Where a line in the listing contains the string "slide", copy that line out.
— start Exercise material —
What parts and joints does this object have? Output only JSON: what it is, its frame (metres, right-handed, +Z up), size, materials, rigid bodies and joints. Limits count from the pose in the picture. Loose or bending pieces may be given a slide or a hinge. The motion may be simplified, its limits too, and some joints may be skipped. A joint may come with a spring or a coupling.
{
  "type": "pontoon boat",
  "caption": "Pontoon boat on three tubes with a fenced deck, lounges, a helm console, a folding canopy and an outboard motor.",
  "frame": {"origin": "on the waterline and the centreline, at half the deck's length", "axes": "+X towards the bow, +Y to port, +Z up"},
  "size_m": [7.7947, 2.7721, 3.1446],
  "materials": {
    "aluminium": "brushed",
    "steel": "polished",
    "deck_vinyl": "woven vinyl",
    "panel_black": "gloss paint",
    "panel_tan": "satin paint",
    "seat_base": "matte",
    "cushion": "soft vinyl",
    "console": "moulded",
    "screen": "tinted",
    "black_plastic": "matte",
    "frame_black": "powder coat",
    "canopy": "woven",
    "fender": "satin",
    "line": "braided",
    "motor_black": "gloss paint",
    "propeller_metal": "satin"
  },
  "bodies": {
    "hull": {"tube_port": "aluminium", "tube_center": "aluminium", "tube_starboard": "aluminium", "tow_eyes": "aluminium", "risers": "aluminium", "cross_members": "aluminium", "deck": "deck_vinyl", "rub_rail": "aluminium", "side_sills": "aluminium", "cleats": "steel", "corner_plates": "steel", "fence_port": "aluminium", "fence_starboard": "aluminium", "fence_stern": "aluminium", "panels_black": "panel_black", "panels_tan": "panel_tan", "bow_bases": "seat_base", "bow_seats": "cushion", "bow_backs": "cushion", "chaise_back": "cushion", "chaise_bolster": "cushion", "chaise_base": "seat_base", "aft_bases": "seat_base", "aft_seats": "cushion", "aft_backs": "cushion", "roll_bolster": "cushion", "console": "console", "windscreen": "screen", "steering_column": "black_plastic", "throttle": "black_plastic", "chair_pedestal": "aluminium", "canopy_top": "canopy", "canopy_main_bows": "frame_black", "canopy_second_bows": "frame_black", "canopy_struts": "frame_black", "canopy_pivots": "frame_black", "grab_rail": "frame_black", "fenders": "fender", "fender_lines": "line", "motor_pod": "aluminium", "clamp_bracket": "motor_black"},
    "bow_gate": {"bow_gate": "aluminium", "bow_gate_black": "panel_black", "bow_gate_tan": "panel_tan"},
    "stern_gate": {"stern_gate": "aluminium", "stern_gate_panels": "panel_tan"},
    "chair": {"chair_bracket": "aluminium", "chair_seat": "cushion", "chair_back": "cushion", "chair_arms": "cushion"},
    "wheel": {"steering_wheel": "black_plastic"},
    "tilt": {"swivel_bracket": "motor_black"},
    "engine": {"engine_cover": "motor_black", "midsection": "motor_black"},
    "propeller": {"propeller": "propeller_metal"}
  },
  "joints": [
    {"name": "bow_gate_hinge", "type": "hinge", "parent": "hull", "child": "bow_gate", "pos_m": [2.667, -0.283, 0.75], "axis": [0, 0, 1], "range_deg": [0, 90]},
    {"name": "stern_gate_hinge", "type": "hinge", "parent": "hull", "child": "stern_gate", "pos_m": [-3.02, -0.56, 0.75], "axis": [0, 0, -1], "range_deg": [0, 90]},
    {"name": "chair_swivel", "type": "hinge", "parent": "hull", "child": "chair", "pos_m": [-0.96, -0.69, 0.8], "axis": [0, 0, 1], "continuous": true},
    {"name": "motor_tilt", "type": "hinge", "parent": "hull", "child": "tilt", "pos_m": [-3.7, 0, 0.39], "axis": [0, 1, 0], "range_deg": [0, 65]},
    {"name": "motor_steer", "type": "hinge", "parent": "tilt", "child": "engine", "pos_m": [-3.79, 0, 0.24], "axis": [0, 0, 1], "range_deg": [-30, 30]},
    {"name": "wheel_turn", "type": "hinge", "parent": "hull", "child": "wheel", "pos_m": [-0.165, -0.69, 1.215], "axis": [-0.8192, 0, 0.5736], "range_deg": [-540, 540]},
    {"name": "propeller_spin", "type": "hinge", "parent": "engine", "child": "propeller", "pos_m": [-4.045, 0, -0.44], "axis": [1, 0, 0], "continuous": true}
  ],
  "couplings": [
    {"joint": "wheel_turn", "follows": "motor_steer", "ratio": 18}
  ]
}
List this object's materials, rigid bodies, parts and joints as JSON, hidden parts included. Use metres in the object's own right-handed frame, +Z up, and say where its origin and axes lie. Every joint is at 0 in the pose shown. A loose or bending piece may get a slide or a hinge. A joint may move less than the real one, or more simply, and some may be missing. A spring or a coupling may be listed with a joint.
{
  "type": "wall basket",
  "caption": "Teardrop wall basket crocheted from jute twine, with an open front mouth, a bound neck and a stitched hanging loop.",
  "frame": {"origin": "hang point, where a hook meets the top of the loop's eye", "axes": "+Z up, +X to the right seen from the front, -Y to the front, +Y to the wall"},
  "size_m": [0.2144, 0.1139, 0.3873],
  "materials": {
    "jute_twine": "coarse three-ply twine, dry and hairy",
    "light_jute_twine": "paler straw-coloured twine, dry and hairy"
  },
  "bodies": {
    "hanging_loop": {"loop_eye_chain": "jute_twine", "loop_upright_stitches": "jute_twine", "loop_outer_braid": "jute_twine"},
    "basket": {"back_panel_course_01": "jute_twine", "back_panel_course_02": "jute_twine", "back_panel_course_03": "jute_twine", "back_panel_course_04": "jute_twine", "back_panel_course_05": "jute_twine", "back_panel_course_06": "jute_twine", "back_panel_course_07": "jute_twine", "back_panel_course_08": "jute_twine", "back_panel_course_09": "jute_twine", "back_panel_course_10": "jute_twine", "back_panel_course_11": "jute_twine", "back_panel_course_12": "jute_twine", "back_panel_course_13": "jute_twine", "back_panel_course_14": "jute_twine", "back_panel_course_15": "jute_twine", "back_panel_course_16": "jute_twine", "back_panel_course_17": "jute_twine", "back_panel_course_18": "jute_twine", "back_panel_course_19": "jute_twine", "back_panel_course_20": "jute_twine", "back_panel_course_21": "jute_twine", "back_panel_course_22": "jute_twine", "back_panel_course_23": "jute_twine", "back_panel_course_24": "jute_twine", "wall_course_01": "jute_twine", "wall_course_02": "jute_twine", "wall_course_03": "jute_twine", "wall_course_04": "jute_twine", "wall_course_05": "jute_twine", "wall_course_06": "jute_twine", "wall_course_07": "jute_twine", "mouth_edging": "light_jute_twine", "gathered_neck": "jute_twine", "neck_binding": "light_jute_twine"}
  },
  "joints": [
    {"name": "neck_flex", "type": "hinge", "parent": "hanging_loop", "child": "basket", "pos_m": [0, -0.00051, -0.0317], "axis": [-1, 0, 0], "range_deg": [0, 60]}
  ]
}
— end Exercise material —
— start Exercise material —
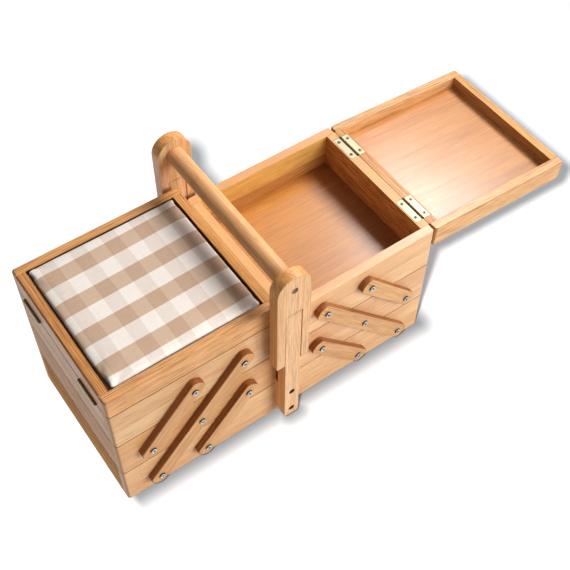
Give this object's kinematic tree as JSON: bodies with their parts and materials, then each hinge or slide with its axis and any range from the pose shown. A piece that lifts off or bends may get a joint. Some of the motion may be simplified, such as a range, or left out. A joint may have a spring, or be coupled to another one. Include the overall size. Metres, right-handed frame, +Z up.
— end Exercise material —
— start Exercise material —
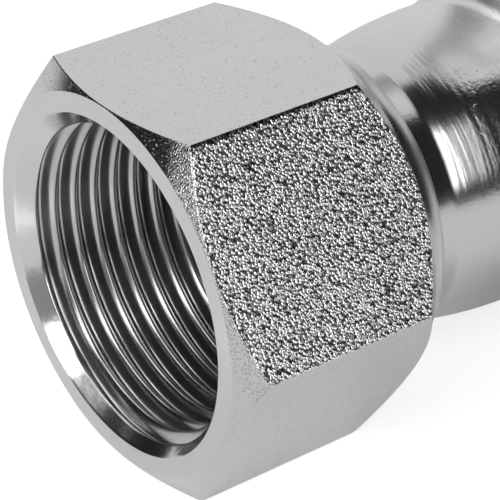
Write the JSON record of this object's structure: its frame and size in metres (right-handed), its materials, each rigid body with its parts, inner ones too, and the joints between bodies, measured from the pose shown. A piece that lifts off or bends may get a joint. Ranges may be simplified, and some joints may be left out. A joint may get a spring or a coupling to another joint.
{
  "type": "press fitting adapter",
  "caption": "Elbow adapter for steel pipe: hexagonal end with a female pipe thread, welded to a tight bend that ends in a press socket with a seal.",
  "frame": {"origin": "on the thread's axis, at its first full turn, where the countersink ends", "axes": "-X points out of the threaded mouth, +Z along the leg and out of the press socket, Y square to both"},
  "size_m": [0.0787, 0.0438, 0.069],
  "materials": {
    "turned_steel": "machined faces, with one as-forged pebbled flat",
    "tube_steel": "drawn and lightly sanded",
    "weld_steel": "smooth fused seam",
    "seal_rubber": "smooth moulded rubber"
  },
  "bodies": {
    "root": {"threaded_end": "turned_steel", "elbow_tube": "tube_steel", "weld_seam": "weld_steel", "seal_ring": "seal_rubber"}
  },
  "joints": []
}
— end Exercise material —
Answer to the problem:
What parts and joints does this object have? Output only JSON: what it is, its frame (metres, right-handed, +Z up), size, materials, rigid bodies and joints. Limits count from the pose in the picture. Loose or bending pieces may be given a slide or a hinge. The motion may be simplified, its limits too, and some joints may be skipped. A joint may come with a spring or a coupling.
List this object's materials, rigid bodies, parts and joints as JSON, hidden parts included. Use metres in the object's own right-handed frame, +Z up, and say where its origin and axes lie. Every joint is at 0 in the pose shown. A loose or bending piece may get a slide or a hinge. A joint may move less than the real one, or more simply, and some may be missing. A spring or a coupling may be listed with a joint.
Give this object's kinematic tree as JSON: bodies with their parts and materials, then each hinge or slide with its axis and any range from the pose shown. A piece that lifts off or bends may get a joint. Some of the motion may be simplified, such as a range, or left out. A joint may have a spring, or be coupled to another one. Include the overall size. Metres, right-handed frame, +Z up.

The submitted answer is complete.